Writing this blog has made me particularly susceptible to the many posts floating around social realms with advice on writing blogs. I love advice and I am always interested to learn from others. I have found some gems. I have found a lot of dross. 

Write to a Recipe

However, I am surprised how many recommend the same recipe in their advice:

  • choose one single narrow topic for the blog
  • intensively research the SEO keywords for that topic and similar blogs
  • write posts that heavily use the keywords and link to the other successful blogs, ideally with an arrangement for reciprocal links
  • when a post is successful write similar posts over and over again and promote them heavily
  • write headings that are catchy, use lots of images, use lists, numbers, write to an ideal word length, and a thousand other pieces of technical writing advice that are about as definitive as a horoscope
  • write a fixed number of posts per period (the numbers and periods always vary)
  • there is lots of advice on how to make the post a marketing piece but never any advice on how to have an insight worth sharing or how to make sure that your post is useful to anyone else.

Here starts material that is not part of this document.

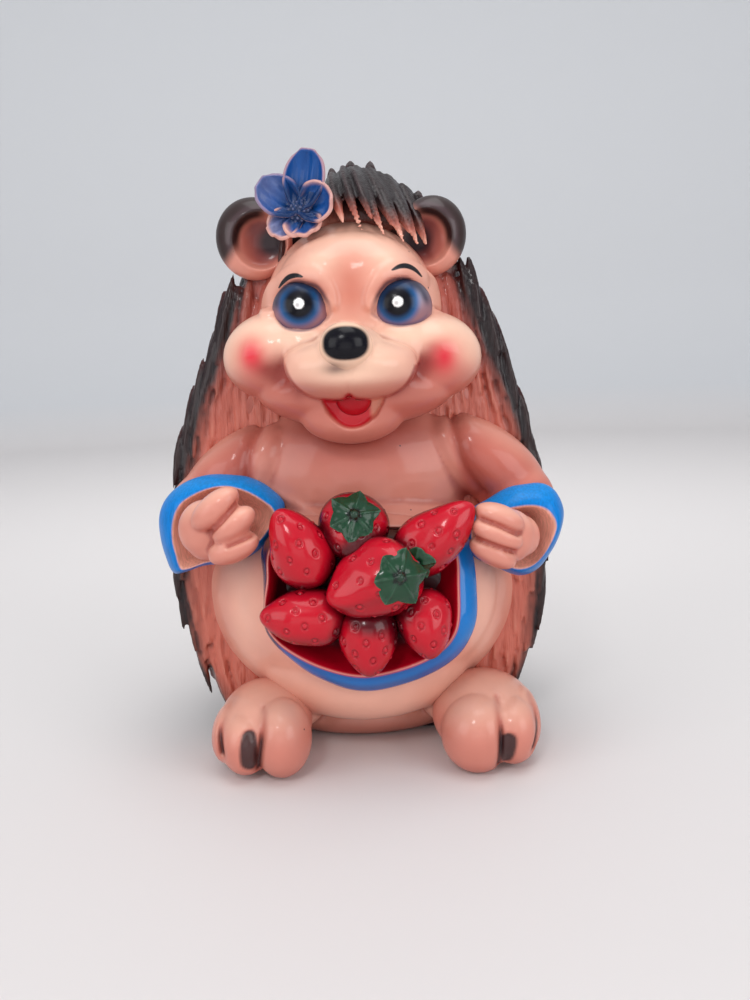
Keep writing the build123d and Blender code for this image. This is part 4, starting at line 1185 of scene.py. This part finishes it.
for bandName, (low, high) in bands.items():
    bm = bmesh.new()
    rings = []
    for step in range(15):  # the dome's slice under the strands
        length = reach * (max(low - 0.03, 0) + (min(high, 0.995) - max(low - 0.03, 0)) * step / 14)
        wide = np.interp(length, arc, profile[:, 0])
        start = -np.arcsin(min(0.98, (-quills["front"] - 1
                                      + quills["rear"]) / max(wide * quills["depthShare"], 1)))
        made = bmesh.ops.create_circle(bm, segments=61, radius=mm)["verts"]
        for at, vert in enumerate(made):
            place, out = domePoint(length, start + (pi - 2 * start) * at / 60)
            vert.co = (place - out * 1.5) * mm
        rings.append(list({edge for vert in made for edge in vert.link_edges}))
    for a, b in zip(rings, rings[1:]):
        bmesh.ops.bridge_loops(bm, edges=a + b)
    bmesh.ops.holes_fill(bm, edges=rings[0] + rings[-1], sides=0)
    bmesh.ops.recalc_face_normals(bm, faces=bm.faces)
    for row in range(quills["rows"] + 1):
        length = reach * row / quills["rows"] + 4
        if not low <= length / reach < high:
            continue
        part = bmesh.new()
        wide = np.interp(length, arc, profile[:, 0])
        around = pi * wide * (1 + quills["depthShare"]) / 2
        count = max(int(2 * around / quills["pitch"] / 1.75), 3)
        for at in range(count):
            angle = -0.62 + (pi + 1.24) * (at + (0.5 if row % 2 else 0.0)
                                           + random.uniform(-0.18, 0.18)) / count
            early = random.uniform(-2.2, 2.2)
            tipPlace, out = domePoint(max(length + early - quills["length"] * 0.5, 0),
                                      angle + random.uniform(-0.03, 0.03))
            for strand in (-1, 0, 1):
                spread = strand * quills["pitch"] / 3 / max(wide, 20)
                root, rootOut = domePoint(min(length + early + quills["length"] * 0.5, reach),
                                          angle + spread * 1.25)
                tip = tipPlace + Vector((-sin(angle), cos(angle), 0)) * strand * quills["pitch"] * 0.20
                tip += out * (quills["lift"] * random.uniform(0.6, 1.2) - abs(strand) * 0.8)
                tip.z += random.uniform(-2, 2) - 1.5 * (1 - abs(strand))
                root = root - rootOut * random.uniform(0.4, 1.6)
                if min(root.y, tip.y) < quills["front"] - 4 or inEar(root) or inEar(tip):
                    continue
                tip.z = max(tip.z, 2.5)
                layStrand(part, root, tip, out, quills["width"] * random.uniform(0.75, 1.15),
                          quills["thick"] * random.uniform(0.85, 1.1), random.uniform(-0.5, 0.5))
        gather(bm, part)
    piece = addPiece(bandName, bm, ("quill_coat",))
    fuse(piece, "quills")
    clay = Clay(piece, "coat")
    clay.points[:, 2] = np.maximum(clay.points[:, 2], 0.0)
    clay.smooth(1, 0.6)
    groove = clay.hollows(6)
    # painted highlight on the ridges, painted shade in the grooves
    clay.tint(ease(-groove, 0.1, 0.9), "coatLight", 0.4)
    clay.tint(ease(groove, 0.1, 0.8), "nose", 0.7)
    clay.finish()
    dress(piece, "coat")
    print(bandName, len(piece.data.vertices))

# Pink fur: fine drooping strands between the quills and the body
fur = {"step": 8.5, "rows": 32, "columns": 11, "spread": 47, "length": 38, "width": 5.4, "thick": 5.6,
       "top": 268, "backing": (22, 5.5, 10)}  # the backing is a lump behind each row
for side, sign in (("left", -1), ("right", 1)):
    bm = bmesh.new()
    for row in range(fur["rows"]):
        z = fur["top"] - row * fur["step"]
        edge = np.interp(z, quills["heights"], quills["widths"])
        part = bmesh.new()
        for at in range(fur["columns"]):
            share = (at + (0.5 if row % 2 else 0) + random.uniform(-0.25, 0.25)) / fur["columns"]
            x = edge - 1 - share * fur["spread"]
            long = fur["length"] * random.uniform(0.75, 1.25)
            tipZ = z - long * 0.55
            tipEdge = np.interp(max(tipZ, 0), quills["heights"], quills["widths"])
            drift = (tipEdge - edge) * (1 - share) + random.uniform(-2, 2)
            root = Vector((sign * x, -26 - 5 * share, z + long * 0.45))
            tip = Vector((sign * (x + drift), -32.5 - 6 * share + random.uniform(-1, 1), max(tipZ, 4)))
            if root.z > 285 or z < 60 and x < 56 or inEar(root) or inEar(tip):
                continue
            layStrand(part, root, tip, Vector((0, -1, 0)), fur["width"] * random.uniform(0.65, 1.2),
                      fur["thick"] * random.uniform(0.8, 1.15), random.uniform(-0.4, 0.4), 0.5)
        addLump(part, (sign * (edge - 25), -24.5, min(max(z, 14), 262)), fur["backing"], detail=3)
        gather(bm, part)
    piece = addPiece(f"{side}Fur", bm, (f"{side}_fur",))
    fuse(piece, "fur")
    clay = Clay(piece, "furSalmon")
    groove = clay.hollows(7)
    x, y, z = clay.points.T
    edge = np.interp(z, quills["heights"], quills["widths"])
    deep = sign * x - edge  # 0 at the coat's edge, below 0 towards the body
    clay.tint(ease(z, 150, 225) * ease(deep, -34, -8), "furRust", 0.7)
    # painted shade in the grooves, painted highlight on the ridges
    clay.tint(ease(groove, 0.1, 1.0), "furGroove", 0.6)
    clay.tint(ease(-groove, 0.15, 0.9), "furLight", 0.35)
    clay.tint(ease(deep, -14, -4) * (0.45 + 0.55 * ease(groove, -0.4, 0.3)), "coat", 0.97)
    clay.tint(ease(deep, -7, -2), "coat", 0.95)
    clay.tint(ease(y, -31, -26), "furGroove", 0.5)
    clay.tint(ease(z, 250, 268), "coat", 0.9)
    clay.finish()
    dress(piece, "fur")
    print(f"{side}Fur", len(piece.data.vertices))

# Crown: blunt knobs that stand up, and locks swept down to the right over the forehead
crown = {
    "knobs": [((2.5, -10, 297), (2, -15, 319), 10.5), ((12, -10, 297), (12.7, -15, 318.5), 9.5),
              ((21, -10, 293), (22.8, -16, 311), 9.5), ((29, -10, 290), (29, -18, 306), 9),
              ((-6, -10, 296), (-8.5, -14, 316), 8.5), ((37, -12, 284), (38, -20, 301.5), 9),
              ((-18, -8, 292), (-19, -12, 309), 10), ((7, -2, 296), (7.5, 2, 315), 9),
              ((17, 0, 294), (18, 3, 312), 9), ((-4, 0, 296), (-4, 4, 313), 9)],
    "locks": [
        [(-7, -20, 309), (-7, -38, 302), (-4.5, -54, 290), (-1, -63, 278.5)],
        [(-1, -20, 312), (-0.5, -38, 304), (2.5, -55, 291), (7.7, -64, 273.5)],
        [(6, -20, 312), (8.5, -38, 302.5), (13, -54, 288), (18.6, -63, 271.5)],
        [(13, -20, 311), (17.5, -37, 299.5), (23, -52, 284), (28.9, -61, 268.8)],
        [(22, -20, 307), (26, -34, 296), (31, -47, 282), (35.5, -55, 267.5)],
        [(30, -20, 302), (33, -30, 292), (37, -41, 280), (40, -48, 269)],
        [(3, -22, 311), (5, -36, 306), (8, -52, 294), (12.5, -60.5, 280)],
        [(10, -22, 310), (14, -35, 302.5), (18.5, -49, 289), (23, -57, 277)],
        [(18, -22, 308), (22, -32, 299), (27, -45, 286), (31.5, -53, 275)],
    ],
    "lockWidth": 6.6, "cap": ((8, -15, 289), (36, 21, 15.5)),
    "strands": [(-0.42, -0.1), (-0.15, 0.3), (0.16, 0.12),
                (0.44, -0.12)],  # of a lock: aside and up, in its widths
}
bm = bmesh.new()
addLump(bm, *crown["cap"])
for root, tip, width in crown["knobs"]:
    root, tip = Vector(root), Vector(tip) + Vector((0, 0, 0.5))
    layStrand(bm, root, tip, Vector((0, -1, 0)), width, width * 0.95, blunt=0.2)
    for strand in (-1, 1):
        step = Vector((strand * width * 0.26, -width * 0.22, 0))
        layStrand(bm, root + step, tip + step - Vector((strand, 0, 2.2)), Vector((0, -1, 0)), width * 0.5,
                  width * 0.5, blunt=0.2)
for lock in crown["locks"]:
    part = bmesh.new()
    line = curve(lock, 8)
    for strand, (aside, rise) in enumerate(crown["strands"]):
        reach = 1.0 - 0.12 * (strand % 2) - random.uniform(0, 0.08)
        for at in np.linspace(0, reach, 26):
            share = at / reach
            place = [np.interp(at * (len(line) - 1), np.arange(len(line)), line[:, axis])
                     for axis in range(3)]
            spread = crown["lockWidth"] * (1 - 0.75 * share ** 2)
            size = crown["lockWidth"] * 0.27 * (1 - 0.72 * share ** 2.5)
            place = np.array(place) + np.array((aside, -rise * 0.5, rise)) * spread
            addLump(part, place, (size,) * 3, detail=2)
    gather(bm, part)
piece = addPiece("crownTufts", bm, ("crown_tufts",))
fuse(piece, "crown")
clay = Clay(piece, "furSalmon")
groove = clay.hollows(8)
high = clay.points[:, 2] + 0.25 * clay.points[:, 0]
clay.tint(ease(-high, -286, -279), "skinLight", 0.85)
# painted shade in the grooves
clay.tint(ease(groove, 0.05, 0.7), "furGroove", 0.55)
clay.tint(ease(-high, -285, -278), "skin", 0.6)
clay.tint(ease(high, 279, 290) * ease(groove, -1.2, 0.4), "coat", 0.95)
clay.tint(ease(high, 284, 296), "coat", 0.95)
# painted highlight on the ridges of the dark locks
clay.tint(ease(-groove, 0.2, 0.9) * ease(high, 290, 300), "coatLight", 0.45)
clay.finish()
dress(piece, "fur")
print("crown", len(piece.data.vertices))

These posts, which mostly follow their own advice, are often lightweight and usually impossible to finish. They may attract shares and organic attention but they are dull and they are all the same. I’ve never had any interest in their authors because the post may be good at creating an audience but they are a terrible for business.

Write to Share

I can make no claims to have special insights into what makes a successful blog. This isn’t a high traffic blog and the small growth in attention over time has been purely organic. The few posts that have been well shared are more accidents than outcomes of design. The only common elements of those accidental successes is that I had something I wanted to share, I spoke from the heart and I otherwise had little regard for the recipes.

The blog is achieving its goals because I am writing as a process of reflection and a way to share those reflections out loud. Importantly, my friends, colleagues and clients find it a great way to get to know me, how I work and how I think

Because I am focused on sharing my learning with others who it may help, this blog:

  • wanders across a diverse but related range of topics with a common focus on my work of making work more human
  • each post is based around an insight or a moment that I want to explore and to share. That also means I write when I have an insight to share.
  • Because I want to understand how new insights fit into my existing knowledge, many of the links are internal to this blog, to people whose ideas I respect or to the reference sources that triggered the insight
  • I seek to speak in my own voice and share my own views as plainly and as simply as I can
  • Because neither I nor you have a lot of time, I prefer to be concise.

Friday night, I ran into an acquaintance who told me he had shared a post that I wrote about my career transition with three friends going through similar experiences. The reason I wrote that post was to help others facing the same experience. That anyone thought the post would help others is more than enough reason to write & share it. Working out loud might be messy at times and it probably won’t meet any external criteria for success, but every story like that tells me that the blog is creating the kind of success that I want.